§ **REQUIREMENTS**: Scan the lines below; pull out those with "from".

________________________

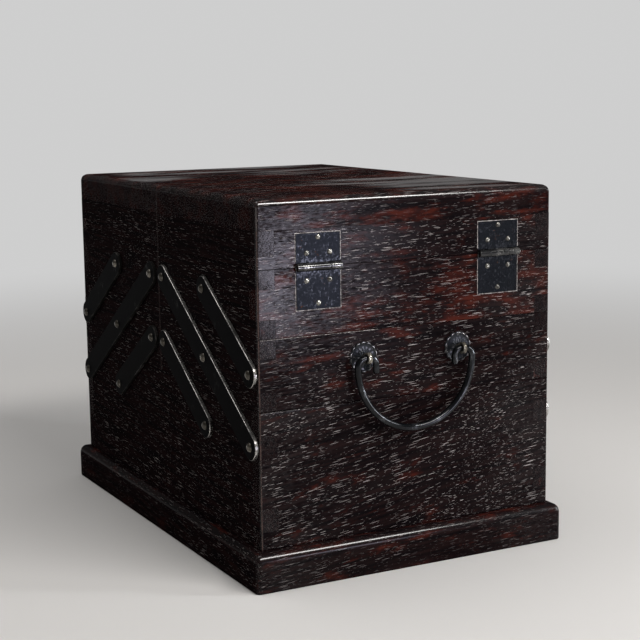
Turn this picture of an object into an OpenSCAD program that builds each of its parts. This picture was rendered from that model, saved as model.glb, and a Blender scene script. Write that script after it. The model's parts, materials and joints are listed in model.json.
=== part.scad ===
// Expanding box: a bottom box on a plinth, with a front half and a rear half above it.
// Each half is a middle tray, a top tray and a lid that hinges on the tray.
// Flat arms on both ends carry the trays, which swing out and stay level.
// +Z is up and the handle faces look along -Y and +Y. The origin is the middle of the foot.

/* [Body] */
// Outside width of the body, along a handle face
body_w = 210; // [190:1:240]
// Outside depth of the closed body, from one handle face to the other
body_d = 310; // [290:1:340]
// Thickness of the boards of the box, trays and lids
wall = 11.5; // [10:0.5:14]

/* [Levels] */
// Height of the walls of the bottom box
box_h = 85; // [75:1:110]
// Height of a middle tray
mid_h = 43.5; // [42:0.5:50]
// Height of a top tray
top_h = 41.5; // [40:0.5:50]
// Height of the frame of a lid, without its top board
lid_frame_h = 23; // [21:0.5:30]
// Thickness of the top board of a lid
lid_board_t = 18.5; // [12:0.5:20]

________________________

§ **TASK SOLUTION**:
Turn this picture of an object into an OpenSCAD program that builds each of its parts. This picture was rendered from that model, saved as model.glb, and a Blender scene script. Write that script after it. The model's parts, materials and joints are listed in model.json.
// Outside depth of the closed body, from one handle face to the other